Although web page scraping is the norm for many industries, especially the financial industry, some site admins will install tools to prevent scrapers from collecting information. These tools often stop the scrapers by banning their IP, and preventing them from crawling the website. However, tweaking your proxy settings can often mitigate this issue.
Data Scraper Maintenance
Like many computer applications, data scrapers often need maintenance to ensure they are operating efficiently. This includes optimizing them for sudden website changes and ensuring they are utilizing the latest framework. Often, it is best to make changes to the scrapers every few months to ensure they are current.
It is important to program the scraper to notify you when something is wrong or updated. This is critical to collecting ample amounts of data and ensuring it is accurate.
Need Help?
If this sounds like a lot of work for you, you can always hire companies like Zenscrape that will take care of all of the work for you so you can focus solely on improving your business.
Zenscrape’s API allows you to filter and customize your query, so you’re extracting only the most efficient data for your business.
Better yet, Zenscrape offers 1000 API requests per month completely free with no strings attached.
Final Thoughts
The days of complex code and vast technical knowledge needed to gather information are no longer relevant.
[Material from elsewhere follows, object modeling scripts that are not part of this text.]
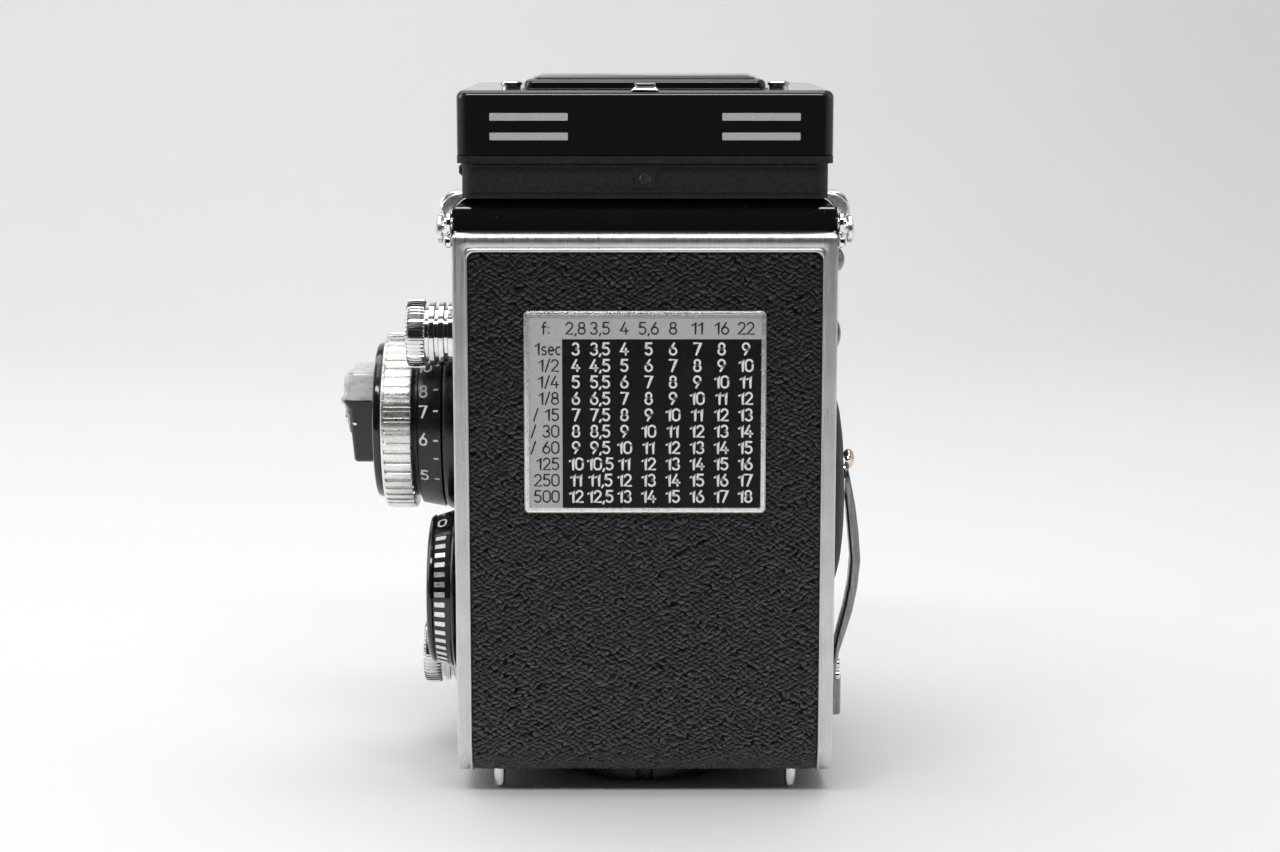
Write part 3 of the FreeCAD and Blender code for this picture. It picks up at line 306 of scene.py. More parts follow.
BRASS = plain_material("brass", (0.83, 0.62, 0.47), 1.0,
                       (0.7, 4.0, (0.74, 0.52, 0.38), (0.9, 0.72, 0.58)), (0.6, 3.0, 0.12, 0.25), (0.4, 0.004))
GREY = plain_material("grey_plate", (0.52, 0.52, 0.52), 0.35,
                      (0.25, 4.0, (0.47, 0.475, 0.48), (0.60, 0.605, 0.61)), (0.5, 3.0, 0.42, 0.6), (0.15, 0.004))
BRIGHT_EDGE = plain_material("bright_edge", (0.9, 0.9, 0.89), 1.0, (1.2, 4.0, 0.82, 0.94),
                             (1.0, 3.0, 0.18, 0.3), (0.3, 0.003))
BAR_METAL = plain_material("satin_bar", (0.55, 0.54, 0.52), 0.3,
                           (0.3, 4.0, (0.50, 0.49, 0.47), (0.62, 0.61, 0.585)), (0.8, 3.0, 0.4, 0.55), (0.2, 0.004))
BAR_BRIGHT = plain_material("bright_bar", (0.85, 0.85, 0.85), 0.85, (0.4, 3.0, 0.78, 0.9),
                            (0.5, 3.0, 0.25, 0.35), (0.2, 0.003))
WHITE = figure_paint("white_figures", (0.86, 0.86, 0.84))
BLACK_INK = figure_paint("black_figures", (0.02, 0.02, 0.02))
MILKY = milky_material()
CLEAR = glass_material("clear_window", (0.96, 0.98, 0.98))
COATED = coated_glass_material()

NODE_MATERIALS = {
    GLOSS: ["top_cover", "hood_lid", "crank_base_disc", "counter_window", "finder_flap", "film_speed_disc",
            "reminder_dial", "meter_housing"],
    WRINKLE: ["hood_base"],
    MATTE: ["body_casting", "door_panel", "pressure_plate", "hood_panel_right", "hood_panel_left",
            "hood_panel_rear", "magnifier_frame", "take_up_spool", "supply_spool"],
    SATIN_BLACK: ["latch_dial", "focus_index_collar", "distance_drum", "taking_lens_barrel",
                  "viewing_lens_barrel", "side_covers"],
    SATIN: ["door_frame", "exposure_plate", "front_standard", "meter_cell_housing"],
    KNURL: ["focus_ring", "aperture_wheel", "shutter_wheel"],
    CHROME: ["hinge_brackets", "lid_studs", "upper_spool_knob", "lower_spool_knob", "door_feet",
             "crank_hub", "lens_bayonets", "flash_socket", "release_button", "release_lock_ring",
             "timer_lever"],
    DARK_STEEL: ["crank_arm", "crank_handle", "shutter_blades"],
    STEEL: ["focus_shaft", "take_up_gear", "supply_spool_pivot", "tripod_bush", "lower_film_roller",
            "upper_film_roller"],
    LEATHER: ["side_leathers", "front_leather", "door_leather"],
    CLEAR: ["magnifier_lens", "meter_dome"],
    COATED: ["lens_elements"],
    mirror_material(): ["viewing_mirror"],
    screen_material(): ["focusing_screen"],
    cell_material(): ["meter_cell_window"],
}
for material, names in NODE_MATERIALS.items():
    for node_name in names:
        mesh = NODES[node_name].data
        mesh.materials.clear()
        mesh.materials.append(material)


# ---- mesh helpers -------------------------------------------------------
def new_mesh(name, verts, faces, material, body, replaced=(), smooth_deg=35.0, slot=None):
    """A piece from millimetre points. It rides on a body and may stand for CAD nodes."""
    mesh = bpy.data.meshes.new(name)
    mesh.from_pydata([(x * MM, y * MM, z * MM) for x, y, z in verts], [], faces)
    mesh.validate()
    shell = bmesh.new()
    shell.from_mesh(mesh)
    bmesh.ops.recalc_face_normals(shell, faces=shell.faces)
    shell.to_mesh(mesh)
    shell.free()
    mesh.materials.append(material)
    piece = bpy.data.objects.new(name, mesh)
    bpy.context.scene.collection.objects.link(piece)
    if smooth_deg:
        mesh.shade_smooth()
        mesh.set_sharp_from_angle(angle=math.radians(smooth_deg))
    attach(piece, body)
    if replaced:
        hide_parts(*replaced)
    return piece


def loft(rings, closed_path=False, capped=True):
    """Faces that join rings of points, each ring closed on itself."""
    count = len(rings[0])
    verts = [p for ring in rings for p in ring]
    faces = []
    pairs = len(rings) if closed_path else len(rings) - 1
    for i in range(pairs):
        a = i * count
        b = ((i + 1) % len(rings)) * count
        for k in range(count):
            n = (k + 1) % count
            faces.append((a + k, a + n, b + n, b + k))
    if capped and not closed_path:
        faces.append(tuple(reversed(range(count))))
        faces.append(tuple(range(len(verts) - count, len(verts))))
    return verts, faces


def joined(parts):
    """Several (verts, faces) lists as one."""
    verts, faces = [], []
    for more_verts, more_faces in parts:
        base = len(verts)
        verts.extend(more_verts)
        faces.extend(tuple(i + base for i in face) for face in more_faces)
    return verts, faces


def rounded_rect(half_a, half_b, radius, steps=8, centre=(0.0, 0.0)):
    """Corner-rounded rectangle as (a, b) points, anticlockwise."""
    points = []
    radius = max(radius, 0.01)
    corners = ((1, 1, 0), (-1, 1, 90), (-1, -1, 180), (1, -1, 270))
    for sa, sb, start in corners:
        ca = centre[0] + sa * (half_a - radius)
        cb = centre[1] + sb * (half_b - radius)
        for k in range(steps + 1):
            angle = math.radians(start + 90 * k / steps)
            points.append((ca + radius * math.cos(angle), cb + radius * math.sin(angle)))
    return points


def turned(profile, segments, place, closed_path=True):
    """A turned body. A profile point is (place along the axis line, radius)."""
    turns = [2 * math.pi * k / segments for k in range(segments)]
    rings = [[place(h, r * math.cos(a), r * math.sin(a)) for a in turns] for h, r in profile]
    return loft(rings, closed_path)


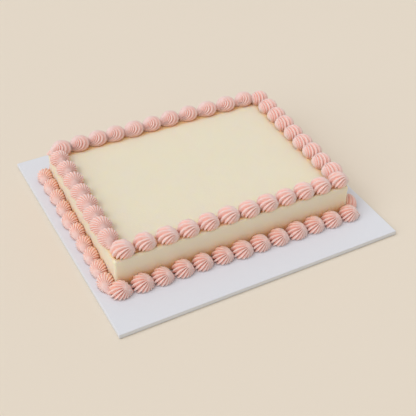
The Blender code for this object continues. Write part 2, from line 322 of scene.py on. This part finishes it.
def painted_piping_bounce(mesh):
    """How much painted bounce light and shade the icing beside the piping gets, from nought to one."""
    place = np.array([vert.co[:] for vert in mesh.vertices])
    past_side = np.abs(place[:, 0]) - 0.5 * CAKE_LENGTH + TOP_INSET_SIDE
    past_front = np.where(place[:, 1] < 0.0, -place[:, 1] - 0.5 * CAKE_DEPTH + TOP_INSET_FRONT,
                          place[:, 1] - 0.5 * CAKE_DEPTH + TOP_INSET_BACK)
    outside = np.hypot(np.maximum(past_side, 0.0), np.maximum(past_front, 0.0))
    inside = -np.maximum(past_side, past_front)
    past_shell = np.where(inside > 0.0, inside - BOUNCE_INNER_START, outside - BOUNCE_OUTER_START)
    on_top = np.exp(-np.maximum(past_shell, 0.0) / BOUNCE_TOP_REACH)
    at_side = np.abs(place[:, 0]) > 0.5 * CAKE_LENGTH - CORNER_ROUND
    wall_reach = np.where(at_side, BOUNCE_SIDE_REACH, BOUNCE_FRONT_REACH)
    on_wall = np.exp(-np.maximum(place[:, 2] - BOARD_TOP - BOUNCE_WALL_START, 0.0) / wall_reach)
    return np.where(place[:, 2] > CAKE_TOP - RIM_ROUND, on_top, on_wall)


# The painted bounce light and shade beside the piping, stored for the icing's material
add_mask(icing_mesh, "painted_bounce", painted_piping_bounce(icing_mesh))
icing_mesh.transform(cake_frame)
icing_mesh.shade_smooth()


def let_light_in(shader, weight, scale, radius):
    """Buttercream passes some light under its surface."""
    shader.inputs["Subsurface Weight"].default_value = weight
    shader.inputs["Subsurface Scale"].default_value = scale
    shader.inputs["Subsurface Radius"].default_value = radius


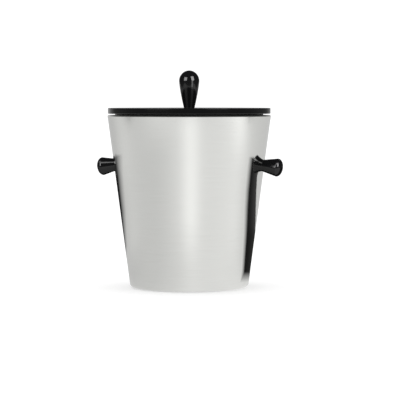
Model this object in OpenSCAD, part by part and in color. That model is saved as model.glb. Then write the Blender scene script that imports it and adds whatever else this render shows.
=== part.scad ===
/* [Body] */
// Height of the steel rim above the surface the bucket stands on
bucket_h = 180.8; // [170:0.2:195]
// Outer diameter of the steel body at its rim
rim_d = 171; // [170:0.2:178]
// Diameter that the tapered wall reaches at the standing surface
foot_d = 123.4; // [118:0.2:132]
// Radius of the rounded corner between the wall and the base
corner_r = 4; // [3:0.5:6]
// Sheet thickness of the steel shell
shell_t = 0.8; // [0.6:0.1:1]
// Radius of the steel's rounded rim
rim_edge_r = 1.2; // [1.1:0.1:2.4]
// How far the steel turns in at the rim, past its rounded edge
rim_turn_in = 3.4; // [2.2:0.1:3.6]
// Height of the base pad that stands proud of the steel
pad_proud = 0.8; // [0.5:0.1:1.5]

/* [Liner] */
// Diameter of the mouth
mouth_d = 145.2; // [142:0.2:146]
// Sheet thickness of the steel liner
liner_t = 0.8; // [0.6:0.1:1]
// Radius between the liner's wall and its floor
liner_floor_r = 12; // [8:1:16]
// Thickness of the foam under the liner
base_foam_t = 10; // [8:1:14]

/* [Rim ring] */
// Height of the ring's land above the steel rim
land_h = 1.4; // [1.2:0.1:3.5]
// Outer diameter of the land, the dark neck under the lid
land_d = 155; // [152:0.5:157]

/* [Lid] */
// Diameter of the lid disc
lid_d = 170; // [166:0.5:180]
// Thickness of the lid disc at its edge
lid_t = 6; // [5:0.5:8]
// Radius that breaks the edges of the lid disc
lid_edge_r = 0.7; // [0.6:0.1:2]
// Depth of the lid's pan below the disc
pan_depth = 12; // [10:0.5:16]

/* [Knobs] */
// Height of the lid knob's widest point above the disc
lid_knob_waist_h = 28.3; // [24:0.1:34]
// Greatest diameter of the lid knob
lid_knob_d = 21.2; // [18:0.1:24]
// Diameter of the lid knob where it meets the disc
lid_knob_neck_d = 11.2; // [10:0.1:13]
// Height of the lid knob's domed end above its waist
lid_knob_dome_h = 10.9; // [8:0.1:14]
// Curve of the lid knob's shank: 1 is a straight cone, and more bulges outward
lid_knob_bulge = 1.35; // [1:0.05:1.6]
// Distance of a side knob's widest point from the wall
side_knob_waist_h = 15.2; // [12:0.1:18]
// Greatest diameter of a side knob
side_knob_d = 18.9; // [16:0.1:22]
// Diameter of a side knob where it meets the wall
side_knob_neck_d = 12.1; // [10:0.1:13]
// Rise of a side knob's domed end past its widest point
side_knob_dome_h = 6.2; // [5:0.1:9]
// Squareness of a side knob's domed end: 2 gives an ellipse, and more gives a flatter face
side_knob_square = 2.1; // [2:0.1:3]
// Height of the side knobs' axis where it leaves the wall
side_knob_z = 128.6; // [110:0.2:140]

/* [Hidden] */
$fn = 96;

// The wall's taper: outward run for each millimetre of height, and the same as an angle
taper = (rim_d - foot_d) / 2 / bucket_h;
lean = atan(taper);

// Base: a shallow recess takes the pad, and its edge steps down at 45 degrees
recess_r = 52;
recess_h = 1.6;
panel_z = pad_proud + recess_h;
step_shift = shell_t * [tan(22.5), 1];

// Rim of the steel shell
rim_edge_z = bucket_h - rim_edge_r;
rim_edge_x = wall_r(rim_edge_z) - rim_edge_r / cos(lean);
rim_in_r = rim_edge_x - rim_turn_in;

// Liner, from the flange that hangs in the rim ring down to the floor
gasket_t = 0.8;
liner_drop = 2.1;
liner_top = bucket_h - liner_drop - gasket_t;
wall_build = wall_r(liner_top) - mouth_d / 2;
floor_z = panel_z + shell_t + base_foam_t + liner_t;
floor_arc_z = floor_z + liner_floor_r;
floor_arc_x = liner_r(floor_arc_z) - liner_floor_r / cos(lean);
liner_bend_r = 0.8;
flange_w = 4.2;
liner_bend_z = liner_top - liner_bend_r - liner_t;
liner_bend_x = liner_r(liner_bend_z) + (liner_bend_r + liner_t) / cos(lean);
liner_flange_r = mouth_d / 2 + flange_w;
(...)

In today’s highly integrated and data-driven world, automated scraping tools are available to almost anyone in any industry.
Data, analytics, and real-time, accurate readings are critical for many aspects of finance. By creating a finance data web scraping tool, you can quickly and accurately collect data to improve your financial performance. With the right code, maintenance, and storage, you can mine data from millions of web pages in minutes.
Whether you are parsing various websites to collect data for your own firm or are the head of a major financial corporation, a finance data web scraping tool should be your main data collection strategy.